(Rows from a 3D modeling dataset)
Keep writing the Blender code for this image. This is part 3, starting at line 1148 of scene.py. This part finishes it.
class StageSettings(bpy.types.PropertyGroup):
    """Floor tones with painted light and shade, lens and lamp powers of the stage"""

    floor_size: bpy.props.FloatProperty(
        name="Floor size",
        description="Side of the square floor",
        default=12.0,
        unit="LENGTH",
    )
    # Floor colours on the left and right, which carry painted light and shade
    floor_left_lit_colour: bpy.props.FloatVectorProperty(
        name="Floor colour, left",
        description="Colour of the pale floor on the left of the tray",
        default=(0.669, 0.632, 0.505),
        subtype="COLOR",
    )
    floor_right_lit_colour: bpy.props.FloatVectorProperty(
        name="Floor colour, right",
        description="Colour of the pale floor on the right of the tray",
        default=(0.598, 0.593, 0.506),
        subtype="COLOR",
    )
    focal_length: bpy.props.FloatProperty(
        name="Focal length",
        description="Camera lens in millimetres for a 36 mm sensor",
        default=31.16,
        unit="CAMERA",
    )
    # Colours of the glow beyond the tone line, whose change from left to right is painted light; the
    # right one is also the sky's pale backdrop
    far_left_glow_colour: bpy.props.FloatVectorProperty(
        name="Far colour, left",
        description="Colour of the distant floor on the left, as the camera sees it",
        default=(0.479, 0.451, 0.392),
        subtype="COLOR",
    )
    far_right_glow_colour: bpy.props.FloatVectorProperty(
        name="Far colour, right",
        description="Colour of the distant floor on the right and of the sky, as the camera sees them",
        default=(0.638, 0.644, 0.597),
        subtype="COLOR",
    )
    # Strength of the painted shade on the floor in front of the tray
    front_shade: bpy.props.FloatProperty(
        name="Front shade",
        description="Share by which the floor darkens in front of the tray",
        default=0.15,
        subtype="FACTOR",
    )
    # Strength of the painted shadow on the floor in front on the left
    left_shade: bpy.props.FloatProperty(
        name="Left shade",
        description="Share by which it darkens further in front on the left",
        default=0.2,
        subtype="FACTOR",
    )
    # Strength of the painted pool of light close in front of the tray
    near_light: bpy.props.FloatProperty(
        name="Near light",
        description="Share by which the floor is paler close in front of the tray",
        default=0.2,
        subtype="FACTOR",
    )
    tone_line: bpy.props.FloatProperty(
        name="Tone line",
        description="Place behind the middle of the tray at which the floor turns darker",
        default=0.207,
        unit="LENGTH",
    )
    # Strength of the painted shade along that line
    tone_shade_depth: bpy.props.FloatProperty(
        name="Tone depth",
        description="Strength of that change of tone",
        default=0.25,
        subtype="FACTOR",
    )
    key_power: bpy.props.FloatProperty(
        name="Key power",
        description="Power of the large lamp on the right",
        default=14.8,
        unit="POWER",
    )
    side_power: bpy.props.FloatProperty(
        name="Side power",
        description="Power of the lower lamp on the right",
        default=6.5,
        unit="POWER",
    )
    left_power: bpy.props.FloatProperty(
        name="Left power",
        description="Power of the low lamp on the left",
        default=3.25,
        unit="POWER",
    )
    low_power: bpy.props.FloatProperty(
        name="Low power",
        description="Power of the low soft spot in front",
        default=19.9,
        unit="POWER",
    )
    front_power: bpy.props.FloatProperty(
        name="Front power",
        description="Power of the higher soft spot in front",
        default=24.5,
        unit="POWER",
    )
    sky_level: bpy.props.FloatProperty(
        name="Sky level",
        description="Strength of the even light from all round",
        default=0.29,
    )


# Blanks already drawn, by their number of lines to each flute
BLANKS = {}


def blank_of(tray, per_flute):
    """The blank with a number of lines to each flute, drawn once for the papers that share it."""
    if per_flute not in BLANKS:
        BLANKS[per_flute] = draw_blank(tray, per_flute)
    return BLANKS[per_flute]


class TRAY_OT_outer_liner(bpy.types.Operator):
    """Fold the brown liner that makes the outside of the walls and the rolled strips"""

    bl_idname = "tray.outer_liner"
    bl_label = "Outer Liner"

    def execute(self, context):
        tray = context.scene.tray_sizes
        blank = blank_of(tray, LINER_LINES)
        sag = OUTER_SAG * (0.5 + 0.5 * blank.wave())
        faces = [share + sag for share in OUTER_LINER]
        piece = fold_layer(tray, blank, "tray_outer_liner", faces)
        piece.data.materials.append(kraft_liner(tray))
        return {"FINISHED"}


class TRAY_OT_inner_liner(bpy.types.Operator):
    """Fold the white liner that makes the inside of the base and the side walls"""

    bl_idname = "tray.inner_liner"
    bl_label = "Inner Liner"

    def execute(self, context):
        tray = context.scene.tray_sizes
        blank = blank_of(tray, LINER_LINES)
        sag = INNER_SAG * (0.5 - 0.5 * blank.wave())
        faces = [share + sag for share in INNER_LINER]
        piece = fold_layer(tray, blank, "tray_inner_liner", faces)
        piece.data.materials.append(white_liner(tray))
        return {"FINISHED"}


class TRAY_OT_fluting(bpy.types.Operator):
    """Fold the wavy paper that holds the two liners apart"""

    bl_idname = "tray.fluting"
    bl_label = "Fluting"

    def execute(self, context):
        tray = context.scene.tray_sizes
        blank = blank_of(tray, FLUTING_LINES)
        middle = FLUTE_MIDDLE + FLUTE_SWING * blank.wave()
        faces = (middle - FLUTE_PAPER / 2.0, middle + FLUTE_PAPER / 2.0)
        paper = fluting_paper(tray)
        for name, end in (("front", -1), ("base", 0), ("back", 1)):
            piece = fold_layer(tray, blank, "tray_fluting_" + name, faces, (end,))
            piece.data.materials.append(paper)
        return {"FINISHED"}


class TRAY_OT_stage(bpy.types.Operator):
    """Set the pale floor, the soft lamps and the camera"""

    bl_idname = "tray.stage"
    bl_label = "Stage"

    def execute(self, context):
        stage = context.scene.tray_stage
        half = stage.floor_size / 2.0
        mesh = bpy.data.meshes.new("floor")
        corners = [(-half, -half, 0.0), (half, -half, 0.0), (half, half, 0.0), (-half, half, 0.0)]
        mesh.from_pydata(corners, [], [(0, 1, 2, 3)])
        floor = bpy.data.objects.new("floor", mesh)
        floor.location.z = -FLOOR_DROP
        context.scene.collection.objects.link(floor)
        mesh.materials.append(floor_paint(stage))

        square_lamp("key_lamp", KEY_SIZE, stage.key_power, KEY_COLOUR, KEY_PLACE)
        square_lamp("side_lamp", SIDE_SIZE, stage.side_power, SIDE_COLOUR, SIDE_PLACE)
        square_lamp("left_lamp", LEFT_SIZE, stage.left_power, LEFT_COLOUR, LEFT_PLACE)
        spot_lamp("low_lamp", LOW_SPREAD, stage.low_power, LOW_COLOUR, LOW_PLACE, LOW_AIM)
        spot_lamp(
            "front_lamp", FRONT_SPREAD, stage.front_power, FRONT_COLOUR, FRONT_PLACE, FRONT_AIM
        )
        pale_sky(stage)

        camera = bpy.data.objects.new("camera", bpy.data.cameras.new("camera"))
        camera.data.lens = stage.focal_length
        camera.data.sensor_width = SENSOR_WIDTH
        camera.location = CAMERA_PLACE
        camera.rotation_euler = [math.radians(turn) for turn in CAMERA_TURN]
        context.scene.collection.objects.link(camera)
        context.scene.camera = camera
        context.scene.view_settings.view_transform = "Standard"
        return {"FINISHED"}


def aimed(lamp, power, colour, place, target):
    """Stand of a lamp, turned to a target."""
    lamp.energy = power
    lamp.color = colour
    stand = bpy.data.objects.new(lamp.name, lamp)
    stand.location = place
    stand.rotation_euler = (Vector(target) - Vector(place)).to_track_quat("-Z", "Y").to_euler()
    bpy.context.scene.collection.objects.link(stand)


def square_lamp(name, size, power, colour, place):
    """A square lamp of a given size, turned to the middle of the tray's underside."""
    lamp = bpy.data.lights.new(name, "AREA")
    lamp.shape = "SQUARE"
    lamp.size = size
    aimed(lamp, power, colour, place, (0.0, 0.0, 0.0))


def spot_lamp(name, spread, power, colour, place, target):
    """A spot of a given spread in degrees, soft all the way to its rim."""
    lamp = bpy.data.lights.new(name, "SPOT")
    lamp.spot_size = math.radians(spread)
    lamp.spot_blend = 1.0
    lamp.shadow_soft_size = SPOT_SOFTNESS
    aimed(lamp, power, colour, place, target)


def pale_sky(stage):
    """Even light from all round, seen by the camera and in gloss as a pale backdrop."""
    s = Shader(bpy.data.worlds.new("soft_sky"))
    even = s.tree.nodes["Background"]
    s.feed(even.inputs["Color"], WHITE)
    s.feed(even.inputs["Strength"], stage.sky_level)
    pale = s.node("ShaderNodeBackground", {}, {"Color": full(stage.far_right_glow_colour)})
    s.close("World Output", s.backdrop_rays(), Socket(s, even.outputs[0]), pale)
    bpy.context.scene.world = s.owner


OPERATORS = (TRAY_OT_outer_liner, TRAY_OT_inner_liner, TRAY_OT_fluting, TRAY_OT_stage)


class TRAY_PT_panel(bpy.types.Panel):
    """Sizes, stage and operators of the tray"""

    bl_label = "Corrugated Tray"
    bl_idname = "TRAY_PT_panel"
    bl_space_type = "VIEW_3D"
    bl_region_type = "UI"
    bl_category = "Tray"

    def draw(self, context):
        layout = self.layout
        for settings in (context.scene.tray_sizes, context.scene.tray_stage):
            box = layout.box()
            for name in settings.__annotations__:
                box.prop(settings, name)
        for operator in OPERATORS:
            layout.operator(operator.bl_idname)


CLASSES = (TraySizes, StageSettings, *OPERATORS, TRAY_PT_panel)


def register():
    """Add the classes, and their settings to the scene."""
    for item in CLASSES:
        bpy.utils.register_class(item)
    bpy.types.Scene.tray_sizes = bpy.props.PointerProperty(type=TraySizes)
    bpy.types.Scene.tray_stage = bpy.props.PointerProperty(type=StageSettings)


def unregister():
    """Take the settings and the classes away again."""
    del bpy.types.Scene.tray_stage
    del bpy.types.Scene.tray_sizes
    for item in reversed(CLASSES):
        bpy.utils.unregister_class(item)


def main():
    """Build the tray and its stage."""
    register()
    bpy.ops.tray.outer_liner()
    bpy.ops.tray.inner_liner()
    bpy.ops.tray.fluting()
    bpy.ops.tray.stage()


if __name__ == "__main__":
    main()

==

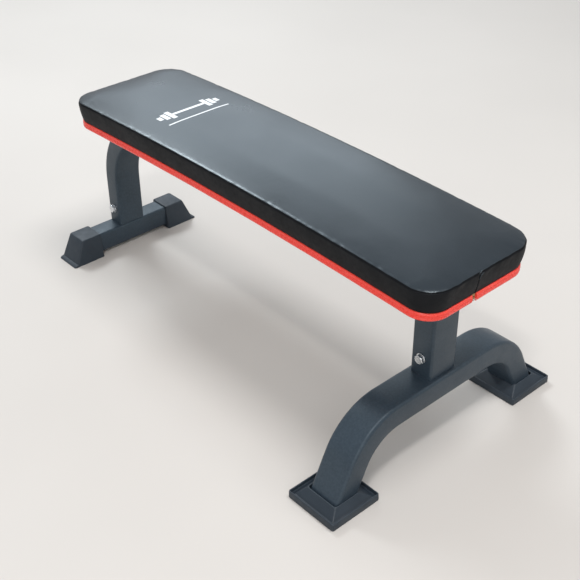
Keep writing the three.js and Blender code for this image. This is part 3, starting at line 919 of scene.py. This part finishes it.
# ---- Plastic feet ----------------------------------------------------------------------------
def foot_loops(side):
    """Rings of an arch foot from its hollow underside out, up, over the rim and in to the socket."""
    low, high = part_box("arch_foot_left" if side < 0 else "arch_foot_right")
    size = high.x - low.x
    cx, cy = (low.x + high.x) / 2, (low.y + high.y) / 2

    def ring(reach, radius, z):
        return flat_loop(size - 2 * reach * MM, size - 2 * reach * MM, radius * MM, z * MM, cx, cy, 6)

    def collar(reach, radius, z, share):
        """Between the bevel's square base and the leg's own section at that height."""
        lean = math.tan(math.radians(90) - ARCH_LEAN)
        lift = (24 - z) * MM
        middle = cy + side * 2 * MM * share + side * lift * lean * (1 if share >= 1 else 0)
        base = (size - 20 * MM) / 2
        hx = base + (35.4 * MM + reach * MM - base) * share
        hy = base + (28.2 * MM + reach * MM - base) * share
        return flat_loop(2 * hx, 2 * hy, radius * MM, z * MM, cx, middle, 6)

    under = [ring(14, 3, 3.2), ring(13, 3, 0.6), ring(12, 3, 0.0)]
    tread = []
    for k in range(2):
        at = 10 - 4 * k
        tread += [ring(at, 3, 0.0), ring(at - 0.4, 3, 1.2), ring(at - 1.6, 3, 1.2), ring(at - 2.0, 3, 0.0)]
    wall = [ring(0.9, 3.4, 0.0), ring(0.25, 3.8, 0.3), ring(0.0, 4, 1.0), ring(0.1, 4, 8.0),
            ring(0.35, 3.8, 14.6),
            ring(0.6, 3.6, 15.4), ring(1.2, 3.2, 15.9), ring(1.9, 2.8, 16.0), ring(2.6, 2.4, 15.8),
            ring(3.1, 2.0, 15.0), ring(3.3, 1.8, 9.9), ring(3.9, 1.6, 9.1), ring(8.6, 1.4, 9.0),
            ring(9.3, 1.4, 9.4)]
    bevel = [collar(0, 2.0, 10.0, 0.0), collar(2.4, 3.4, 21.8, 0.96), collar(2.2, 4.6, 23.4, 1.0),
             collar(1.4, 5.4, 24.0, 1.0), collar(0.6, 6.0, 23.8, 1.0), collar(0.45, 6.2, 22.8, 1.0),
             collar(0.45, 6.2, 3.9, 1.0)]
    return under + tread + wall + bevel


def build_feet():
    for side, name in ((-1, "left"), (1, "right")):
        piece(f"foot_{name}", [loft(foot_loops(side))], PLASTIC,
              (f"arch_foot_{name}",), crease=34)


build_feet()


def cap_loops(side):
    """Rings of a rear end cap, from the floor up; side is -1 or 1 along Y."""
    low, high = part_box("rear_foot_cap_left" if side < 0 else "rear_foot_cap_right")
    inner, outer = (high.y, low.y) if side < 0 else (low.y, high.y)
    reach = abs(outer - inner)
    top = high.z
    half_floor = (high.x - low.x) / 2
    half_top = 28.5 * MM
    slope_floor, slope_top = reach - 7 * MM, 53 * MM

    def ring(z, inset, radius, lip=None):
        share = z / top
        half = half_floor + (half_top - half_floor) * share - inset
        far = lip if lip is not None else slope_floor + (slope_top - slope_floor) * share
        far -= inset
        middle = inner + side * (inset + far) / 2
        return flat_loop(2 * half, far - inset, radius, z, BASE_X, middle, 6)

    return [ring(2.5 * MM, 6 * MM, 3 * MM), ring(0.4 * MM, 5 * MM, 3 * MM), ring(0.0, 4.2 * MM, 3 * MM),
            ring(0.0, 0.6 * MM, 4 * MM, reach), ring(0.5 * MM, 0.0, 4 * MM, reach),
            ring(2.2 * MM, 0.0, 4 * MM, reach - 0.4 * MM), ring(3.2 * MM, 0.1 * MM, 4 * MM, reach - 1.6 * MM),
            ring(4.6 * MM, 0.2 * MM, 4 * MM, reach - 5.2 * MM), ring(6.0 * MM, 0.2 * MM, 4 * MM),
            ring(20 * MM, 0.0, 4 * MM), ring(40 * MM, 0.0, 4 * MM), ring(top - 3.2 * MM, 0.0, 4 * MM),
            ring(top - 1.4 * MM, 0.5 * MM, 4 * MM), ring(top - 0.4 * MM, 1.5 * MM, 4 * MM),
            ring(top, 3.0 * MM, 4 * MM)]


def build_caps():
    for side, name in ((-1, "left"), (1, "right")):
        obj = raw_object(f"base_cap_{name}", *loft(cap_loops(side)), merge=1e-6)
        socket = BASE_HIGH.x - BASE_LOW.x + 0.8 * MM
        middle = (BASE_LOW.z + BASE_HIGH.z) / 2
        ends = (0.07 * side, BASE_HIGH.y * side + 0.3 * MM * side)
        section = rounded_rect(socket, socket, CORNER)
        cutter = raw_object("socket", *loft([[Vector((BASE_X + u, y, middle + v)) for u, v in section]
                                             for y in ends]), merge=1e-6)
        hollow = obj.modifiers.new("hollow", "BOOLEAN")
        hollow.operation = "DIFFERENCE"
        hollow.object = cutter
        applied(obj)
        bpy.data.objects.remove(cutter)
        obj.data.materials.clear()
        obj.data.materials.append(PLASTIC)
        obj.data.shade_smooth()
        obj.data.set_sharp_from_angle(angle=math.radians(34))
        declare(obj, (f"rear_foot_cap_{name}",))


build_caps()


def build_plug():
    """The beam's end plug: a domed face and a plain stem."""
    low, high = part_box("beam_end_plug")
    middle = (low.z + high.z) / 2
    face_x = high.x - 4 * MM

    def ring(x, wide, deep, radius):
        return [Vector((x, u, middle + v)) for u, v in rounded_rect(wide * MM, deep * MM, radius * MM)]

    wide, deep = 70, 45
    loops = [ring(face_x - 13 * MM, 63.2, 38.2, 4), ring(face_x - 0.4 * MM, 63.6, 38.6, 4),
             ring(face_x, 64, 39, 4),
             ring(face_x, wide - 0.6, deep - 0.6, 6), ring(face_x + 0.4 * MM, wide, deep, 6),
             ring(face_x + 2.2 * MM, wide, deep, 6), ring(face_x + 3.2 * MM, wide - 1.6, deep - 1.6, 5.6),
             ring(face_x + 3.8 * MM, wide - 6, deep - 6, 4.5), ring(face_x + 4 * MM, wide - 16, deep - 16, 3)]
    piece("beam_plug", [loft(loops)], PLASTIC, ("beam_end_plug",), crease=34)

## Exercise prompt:
Retype exactly what runs from the line containing "Keep writing the three.js" through the line containing "return flat_loop(size - 2", both lines included, and stop there.

## Written answer:
Keep writing the three.js and Blender code for this image. This is part 3, starting at line 919 of scene.py. This part finishes it.
# ---- Plastic feet ----------------------------------------------------------------------------
def foot_loops(side):
    """Rings of an arch foot from its hollow underside out, up, over the rim and in to the socket."""
    low, high = part_box("arch_foot_left" if side < 0 else "arch_foot_right")
    size = high.x - low.x
    cx, cy = (low.x + high.x) / 2, (low.y + high.y) / 2

    def ring(reach, radius, z):
        return flat_loop(size - 2 * reach * MM, size - 2 * reach * MM, radius * MM, z * MM, cx, cy, 6)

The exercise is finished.